The councils see it another way.

"We've been aware that fire engineers are worried about their exposure to liability stemming from uncertainties over interpretation of various rules and documents," said one.

The Auckland Council said the inference that councils were forcing anyone to provide documents was not in line with its policy, as it got everyone to agree on what documents to provide prior to the consent process.

It was "of concern" that some designers and consultants appeared to want to limit how much specialist input they had, to avoid liability, its general manager of building consents Ian McCormick said.

"This reduced offer of service and limited engagement ... may create a gap of specialist input and places further pressures on others in industry, including the council, to form its own opinion.

"Auckland Council considers it may be a far worse outcome than continuing with a process, providing, of course, that those offering the services and signing documents are suitably qualified and experienced persons," he said.

Christchurch City Council said it was complying with the Building Act.

The Ministry of Business, Innovation and Employment said it was considering the legal opinion's relevance.

A Wellington construction lawyer John Goddard of WCM Legal rejected Auckland Council's assertion that the fire engineers were jeopardising a system that was working.

Instead, he said deep-seated failings by central government to regulate properly were at the root of the dispute.

"Following the Grenfell Towers tragedy we need to know what the requirements are in New Zealand and while those requirements are not clear, it's always going to be a contested area," Mr Goddard said.

"MBIE should be setting out what the requirements are for fire engineering. MBIE's not doing so and so councils are filling the void.

"Ironically, it would be MBIE, that is central Government, who would be deciding any disputes between the consultant, the building owner and the council."

Any fire engineer who tried to appeal against councils' extra demands would face "significant legal risks" because of all the uncertainty, he said.

"The councils will be thinking, 'There's no law that is stopping us from doing this', and so that's why they're proceeding to require additional documentation from the engineers."

But with scores of councils, there was a plethora of inconsistent rules, he said.

The Producer Statements that are upsetting the fire engineers are also a concern to architects.

The Architects Institute has been telling its members since 2013 not to sign the Producer Statements called PS4s, which assert that something has been built according to the way it was designed, in case they are held liable for poor building work that has nothing to do with them.

The architects and engineers are now working together with the ultimate aim of getting rid of Producer Statements.

"We would rather align ourselves with a clear process, rather than with a piece of paper," Institute of Architects chief executive Teena Hale-Pennington said.

Kenneth Crawford Photo: Supplied

Kenneth Crawford said the new legal opinion had been useful already, in persuading a South Island council, which he won't name, to back off on its fire design demands.

Nick Hill conceded that some councils, more often the bigger ones, were using an unwieldly one-size-fits-all approach, for instance demanding a fire engineering brief that entailed consulting with Fire and Emergency New Zealand, the owner, the architect and an engineering reviewer, even before any actual design took place.

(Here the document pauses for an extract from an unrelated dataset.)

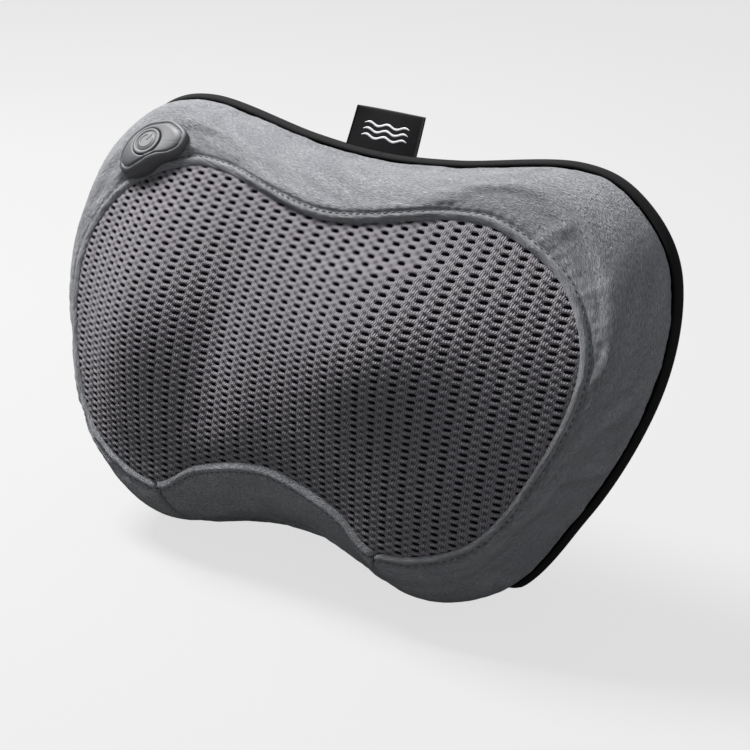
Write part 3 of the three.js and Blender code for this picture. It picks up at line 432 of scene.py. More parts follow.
# %% Outlines
HALF_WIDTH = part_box("front_cover")[1].x / MM
HEIGHT = 218.0
CURVE_STEPS = 80         # points between two corners of an outline
SEAM_SHAPE = [(0, 0.445), (0.264, 0.459), (0.656, 0.505), (0.865, 0.454), (1, 0.307), (0.988, 0.055),
              (0.816, -0.252), (0.54, -0.495), (0, -0.44)]
MESH_SHAPE = [(0, 0.321), (0.411, 0.376), (0.595, 0.362), (0.791, 0.28), (0.89, 0.128),
              (0.84, -0.073), (0.687, -0.271), (0.423, -0.344), (0.245, -0.271), (0, -0.229)]


def closed_loop(corners, count):
    """Points along a smooth closed curve through the corners, the same number between each two."""
    loop = np.array(corners, float)
    place = np.linspace(0, len(loop), count, endpoint=False)
    low = place.astype(int)
    t = (place - low)[:, None]
    a, b, c, d = (loop[(low + offset - 1) % len(loop)] for offset in range(4))
    bend = (2 * a - 5 * b + 4 * c - d) * t ** 2 + (3 * b - a - 3 * c + d) * t ** 3
    return 0.5 * (2 * b + (c - a) * t + bend)


def closed_curve(shares):
    """A smooth closed curve through mirrored points: its points, and each one's share of the length."""
    half = np.array(shares, float) * [HALF_WIDTH, HEIGHT]
    loop = np.vstack([half, half[-2:0:-1] * [-1, 1]])
    curve = np.vstack([closed_loop(loop, CURVE_STEPS * len(loop)), loop[:1]])
    length = np.concatenate([[0], np.cumsum(np.hypot(*np.diff(curve, axis=0).T))])
    return curve, length / length[-1], length[-1]


seam_curve, mesh_curve = closed_curve(SEAM_SHAPE), closed_curve(MESH_SHAPE)


def outline_at(curve, share):
    points, shares, _ = curve
    share = np.mod(share, 1.0)
    return np.stack([np.interp(share, shares, points[:, axis]) for axis in (0, 1)], -1)


def outline_normal(curve, share, step=1 / 400):
    along = outline_at(curve, share + step) - outline_at(curve, share - step)
    along /= np.linalg.norm(along, axis=-1, keepdims=True)
    return np.stack([-along[..., 1], along[..., 0]], -1)


print("seam length", round(seam_curve[2]), "mesh edge length", round(mesh_curve[2]))

# %% [markdown]
# ## The side wall
# The velour wall rises from the rear seam, leans in and rolls over to the mesh edge. Across, it is one
# cubic curve, so the whole wall is a function of two numbers: the share of the outline and the rise.
# Where it meets the table it flattens softly, as a filled pillow does.

# %% Side wall
FRONT_DEPTH = 66.0
SHOULDER_RISE = 1.055     # the wall's highest roll, as a share of its depth at the mesh edge


def edge_depth(x, y):
    """Depth of the mesh edge: it falls away towards the top and the ends."""
    across, up = x / 100, y / 100
    return FRONT_DEPTH - 5.4 * across ** 2 - 22.4 * up - 11.5 * up ** 2


def settle(points, lift=0.0, softness=1.2):
    """Lifts what would be below the table, with a soft bend where the contact starts."""
    points = np.array(points, float)
    above = points[..., 1] * LEAN_UP + points[..., 2] * LEAN_OUT - FLOOR - lift
    soft = softness * np.logaddexp(0, above / softness)
    points[..., 1] += (soft - above) / LEAN_UP
    return points


def wall(share, rise):
    """The wall before it settles; share and rise are arrays of one shape."""
    seam, edge = outline_at(seam_curve, share), outline_at(mesh_curve, share)
    depth = edge_depth(edge[..., 0], edge[..., 1])[..., None]
    shoulder = edge + 6.0 * outline_normal(mesh_curve, share)
    corners = [np.concatenate([flat, depth * height], -1) for flat, height in
               ((seam, 0.0), (seam, 0.8), (shoulder, SHOULDER_RISE), (edge, 1.0))]
    rise = np.asarray(rise)[..., None]
    return ((1 - rise) ** 3 * corners[0] + 3 * (1 - rise) ** 2 * rise * corners[1]
            + 3 * (1 - rise) * rise ** 2 * corners[2] + rise ** 3 * corners[3])


def smooth_step(values):
    """Values held between 0 and 1, with a smooth start and end."""
    held = np.clip(values, 0, 1)
    return held * held * (3 - 2 * held)


def unit(vectors):
    return vectors / np.maximum(np.linalg.norm(vectors, axis=-1, keepdims=True), 1e-9)


def grid_normals(points):
    """Normals of a grid of points, out of the pillow."""
    return unit(np.cross(np.gradient(points, axis=1), np.gradient(points, axis=0)))


print("wall at the top centre", wall(np.array([0.0]), np.array([1.0])).round(1))

# %% [markdown]
# ## Place of the switch patch
# The rubber patch with the power button lies on the top left of the wall and looks further up than the
# wall does, so the plush under its lower side is padded up to meet it. The button's joint gives its aim.

# %% Patch frame
PATCH_SHARE, PATCH_RISE = 0.857, 0.635
PATCH_FALL, PATCH_DROP = 0.9, 1.2      # how far the patch follows the wall, and comes down to it
PATCH_REACH, PATCH_PROUD = 20.0, 2.0   # where it has come down, and its lip's height over the plush
BED_REACH, BED_FULL, BED_HOLE = 36.0, 18.0, 10.0     # where the padding ends, is full and starts
BED_LIFT, BED_BEHIND = 6.0, 40.0       # its most, and how far off the patch's plane it looks for cover
BUTTON_RADIUS, BUTTON_THICKNESS, BUTTON_TRAVEL = 8.2, 2.9, 0.8
PATCH_HOLE = BUTTON_RADIUS + 0.45
BEAN = [(-15.6, -14.1), (-9, -16.6), (0.4, -14.1), (5.6, -10.8), (11.4, -6.9), (18, -3.6), (23.2, 1.6),
        (22.6, 8.4), (12.9, 13.9), (6.3, 14.9), (-5.1, 12.7), (-12, 6.8), (-15.8, 0), (-17.4, -8)]

patch_origin = settle(wall(np.array([PATCH_SHARE]), np.array([PATCH_RISE])), softness=0.01)[0]
press = np.array(joints["power_press"]["axis"], float)
patch_out = -np.array([press @ ALONG, press @ UP, press @ OUT])
patch_x = unit(np.array([1.0, 0, 0]) - patch_out * patch_out[0])
patch_y = np.cross(patch_out, patch_x)


def patch_place(points):
    """Places on the patch, x across the pillow and z out of the button, to the sketch frame."""
    return patch_origin + np.asarray(points, float) @ np.array([patch_x, patch_y, patch_out])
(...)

That process could take six months to two years, Mr Crawford said.

The Society of Fire Protection Engineers is seeking its own legal opinion about councils' demands, but hasn't heard back yet.

The ultimate goal was fire-safe buildings, the society's president Michael James said, but the tension was over who was responsible for achieving which parts of that, between engineers, councils, and architects and contractors.

"How much of that is fire engineers' responsibility is something that we've certainly been talking about a lot recently, particularly in light of litigation where fire engineers have been sued for work that they don't necessarily feel that they are responsible for," Mr James said.

Those lawsuits have centred on leaky buildings which, when pulled apart, have exposed inadequate fire protection construction.

Fire engineers were now working with architects to try to improve design coordination, he said, and the society continued to recommend the use of fire engineering briefs.